What the task asks
Reproduce only the top of the records, down to and including the line containing "floor_tones: tuple[Colour, Colour]".

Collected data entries
--- --- ---

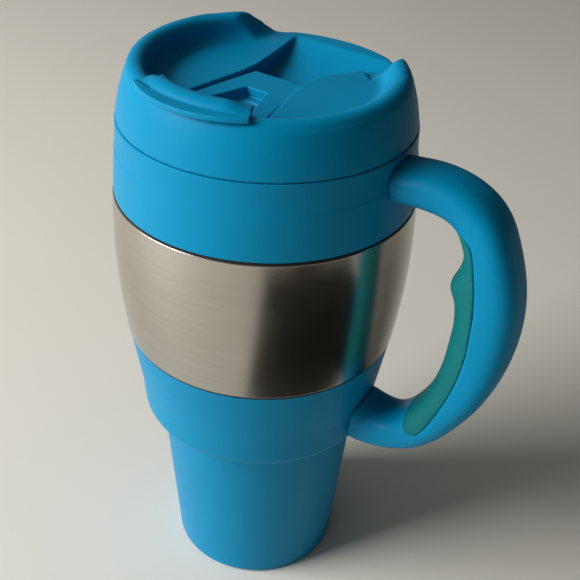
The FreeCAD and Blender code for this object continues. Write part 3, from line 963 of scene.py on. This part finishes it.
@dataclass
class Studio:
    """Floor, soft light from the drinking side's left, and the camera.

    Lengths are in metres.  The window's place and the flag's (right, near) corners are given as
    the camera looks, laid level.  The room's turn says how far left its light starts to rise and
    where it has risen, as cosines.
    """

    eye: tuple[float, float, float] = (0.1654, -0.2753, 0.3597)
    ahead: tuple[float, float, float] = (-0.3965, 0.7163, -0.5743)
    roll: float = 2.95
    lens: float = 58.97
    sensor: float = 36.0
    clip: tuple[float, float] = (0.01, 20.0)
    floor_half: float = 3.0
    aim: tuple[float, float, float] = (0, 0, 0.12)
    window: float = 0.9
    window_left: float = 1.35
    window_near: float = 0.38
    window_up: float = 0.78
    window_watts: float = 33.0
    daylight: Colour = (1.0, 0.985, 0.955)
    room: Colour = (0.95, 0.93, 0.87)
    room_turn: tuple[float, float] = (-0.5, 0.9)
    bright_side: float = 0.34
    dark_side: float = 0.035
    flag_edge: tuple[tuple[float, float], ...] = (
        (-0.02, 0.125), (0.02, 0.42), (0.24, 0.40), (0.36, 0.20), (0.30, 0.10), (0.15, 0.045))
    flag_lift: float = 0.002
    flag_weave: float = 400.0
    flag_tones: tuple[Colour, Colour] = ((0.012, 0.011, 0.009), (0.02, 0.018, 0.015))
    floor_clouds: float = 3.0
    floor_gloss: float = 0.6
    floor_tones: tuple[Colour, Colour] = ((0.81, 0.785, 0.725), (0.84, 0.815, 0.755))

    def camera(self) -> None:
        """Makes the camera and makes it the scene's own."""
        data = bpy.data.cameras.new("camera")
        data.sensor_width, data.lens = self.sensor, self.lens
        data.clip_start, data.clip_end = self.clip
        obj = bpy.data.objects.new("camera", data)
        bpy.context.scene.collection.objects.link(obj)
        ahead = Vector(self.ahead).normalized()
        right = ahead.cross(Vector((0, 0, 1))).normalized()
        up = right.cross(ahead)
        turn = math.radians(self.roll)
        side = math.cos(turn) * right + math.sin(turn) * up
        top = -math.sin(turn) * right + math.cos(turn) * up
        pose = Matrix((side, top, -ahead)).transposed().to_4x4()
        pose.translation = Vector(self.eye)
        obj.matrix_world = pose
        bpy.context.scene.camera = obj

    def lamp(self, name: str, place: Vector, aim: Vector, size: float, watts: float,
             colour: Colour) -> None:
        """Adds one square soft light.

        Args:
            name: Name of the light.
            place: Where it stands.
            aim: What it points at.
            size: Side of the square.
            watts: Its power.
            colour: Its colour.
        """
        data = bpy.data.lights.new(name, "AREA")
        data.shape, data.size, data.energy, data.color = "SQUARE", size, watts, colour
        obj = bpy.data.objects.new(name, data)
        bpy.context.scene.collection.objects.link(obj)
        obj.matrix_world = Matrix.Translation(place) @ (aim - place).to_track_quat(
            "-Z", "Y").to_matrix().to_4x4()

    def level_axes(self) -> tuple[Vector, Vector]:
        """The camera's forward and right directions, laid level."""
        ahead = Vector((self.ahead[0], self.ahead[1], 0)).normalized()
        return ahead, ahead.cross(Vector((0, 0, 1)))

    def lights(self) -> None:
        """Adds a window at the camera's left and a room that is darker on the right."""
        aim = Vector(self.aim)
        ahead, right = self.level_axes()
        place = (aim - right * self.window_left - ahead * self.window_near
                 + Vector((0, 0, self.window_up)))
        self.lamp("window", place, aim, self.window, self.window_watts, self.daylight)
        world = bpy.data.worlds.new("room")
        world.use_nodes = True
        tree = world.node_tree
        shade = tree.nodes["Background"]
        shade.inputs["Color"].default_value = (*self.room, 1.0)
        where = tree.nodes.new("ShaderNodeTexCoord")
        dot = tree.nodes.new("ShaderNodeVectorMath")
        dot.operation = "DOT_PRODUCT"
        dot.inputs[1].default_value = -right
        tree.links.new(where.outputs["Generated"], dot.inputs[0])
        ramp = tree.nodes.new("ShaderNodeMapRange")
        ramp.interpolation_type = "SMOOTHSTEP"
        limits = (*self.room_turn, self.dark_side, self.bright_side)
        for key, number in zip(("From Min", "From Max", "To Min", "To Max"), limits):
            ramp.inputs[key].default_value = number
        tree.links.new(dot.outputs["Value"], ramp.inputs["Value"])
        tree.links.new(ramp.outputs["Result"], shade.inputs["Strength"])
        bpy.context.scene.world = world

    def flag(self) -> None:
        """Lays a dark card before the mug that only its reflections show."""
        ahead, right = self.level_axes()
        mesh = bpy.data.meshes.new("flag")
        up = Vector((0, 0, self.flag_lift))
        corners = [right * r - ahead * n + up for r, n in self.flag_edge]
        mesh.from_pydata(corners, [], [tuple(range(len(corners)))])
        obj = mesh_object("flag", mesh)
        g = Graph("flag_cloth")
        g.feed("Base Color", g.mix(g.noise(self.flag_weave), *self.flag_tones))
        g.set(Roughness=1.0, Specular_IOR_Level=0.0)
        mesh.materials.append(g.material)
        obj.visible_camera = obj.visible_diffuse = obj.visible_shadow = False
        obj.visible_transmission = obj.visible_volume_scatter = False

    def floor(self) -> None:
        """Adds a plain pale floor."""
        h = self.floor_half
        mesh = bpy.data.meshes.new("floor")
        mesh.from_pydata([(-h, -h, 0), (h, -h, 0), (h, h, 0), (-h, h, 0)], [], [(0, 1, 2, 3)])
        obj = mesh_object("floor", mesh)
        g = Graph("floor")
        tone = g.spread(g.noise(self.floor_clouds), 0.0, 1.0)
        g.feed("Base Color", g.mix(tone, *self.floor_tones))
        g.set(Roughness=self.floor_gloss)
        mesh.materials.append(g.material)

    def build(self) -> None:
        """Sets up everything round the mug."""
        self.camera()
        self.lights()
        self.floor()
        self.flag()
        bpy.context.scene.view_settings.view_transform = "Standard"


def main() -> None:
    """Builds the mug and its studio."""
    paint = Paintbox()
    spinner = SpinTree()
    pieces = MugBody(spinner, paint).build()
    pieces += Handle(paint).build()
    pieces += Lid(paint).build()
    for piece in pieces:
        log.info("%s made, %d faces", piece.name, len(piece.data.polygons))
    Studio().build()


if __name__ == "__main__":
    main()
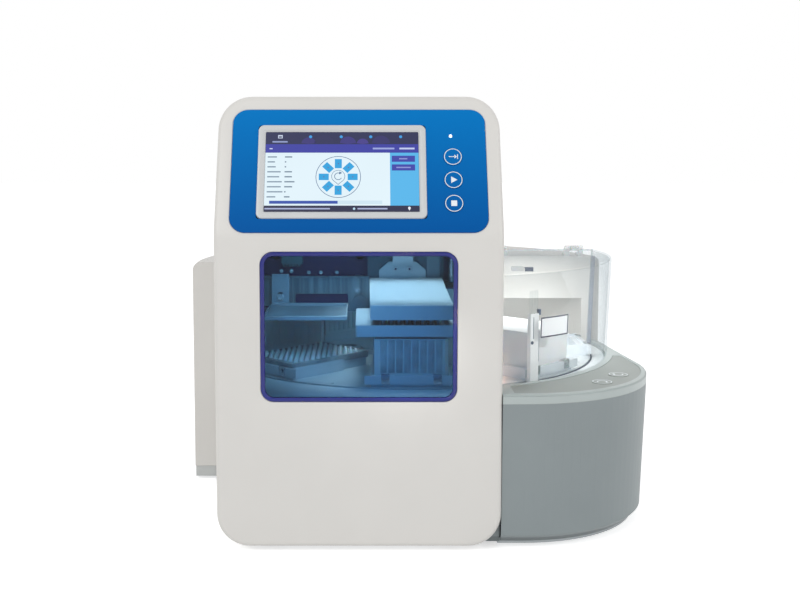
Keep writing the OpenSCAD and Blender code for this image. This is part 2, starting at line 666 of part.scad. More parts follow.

--- --- ---

Solution for this task
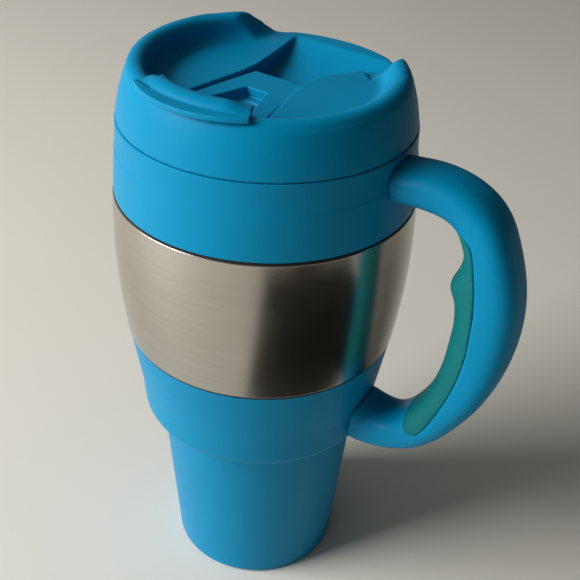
The FreeCAD and Blender code for this object continues. Write part 3, from line 963 of scene.py on. This part finishes it.
@dataclass
class Studio:
    """Floor, soft light from the drinking side's left, and the camera.

    Lengths are in metres.  The window's place and the flag's (right, near) corners are given as
    the camera looks, laid level.  The room's turn says how far left its light starts to rise and
    where it has risen, as cosines.
    """

    eye: tuple[float, float, float] = (0.1654, -0.2753, 0.3597)
    ahead: tuple[float, float, float] = (-0.3965, 0.7163, -0.5743)
    roll: float = 2.95
    lens: float = 58.97
    sensor: float = 36.0
    clip: tuple[float, float] = (0.01, 20.0)
    floor_half: float = 3.0
    aim: tuple[float, float, float] = (0, 0, 0.12)
    window: float = 0.9
    window_left: float = 1.35
    window_near: float = 0.38
    window_up: float = 0.78
    window_watts: float = 33.0
    daylight: Colour = (1.0, 0.985, 0.955)
    room: Colour = (0.95, 0.93, 0.87)
    room_turn: tuple[float, float] = (-0.5, 0.9)
    bright_side: float = 0.34
    dark_side: float = 0.035
    flag_edge: tuple[tuple[float, float], ...] = (
        (-0.02, 0.125), (0.02, 0.42), (0.24, 0.40), (0.36, 0.20), (0.30, 0.10), (0.15, 0.045))
    flag_lift: float = 0.002
    flag_weave: float = 400.0
    flag_tones: tuple[Colour, Colour] = ((0.012, 0.011, 0.009), (0.02, 0.018, 0.015))
    floor_clouds: float = 3.0
    floor_gloss: float = 0.6
    floor_tones: tuple[Colour, Colour] = ((0.81, 0.785, 0.725), (0.84, 0.815, 0.755))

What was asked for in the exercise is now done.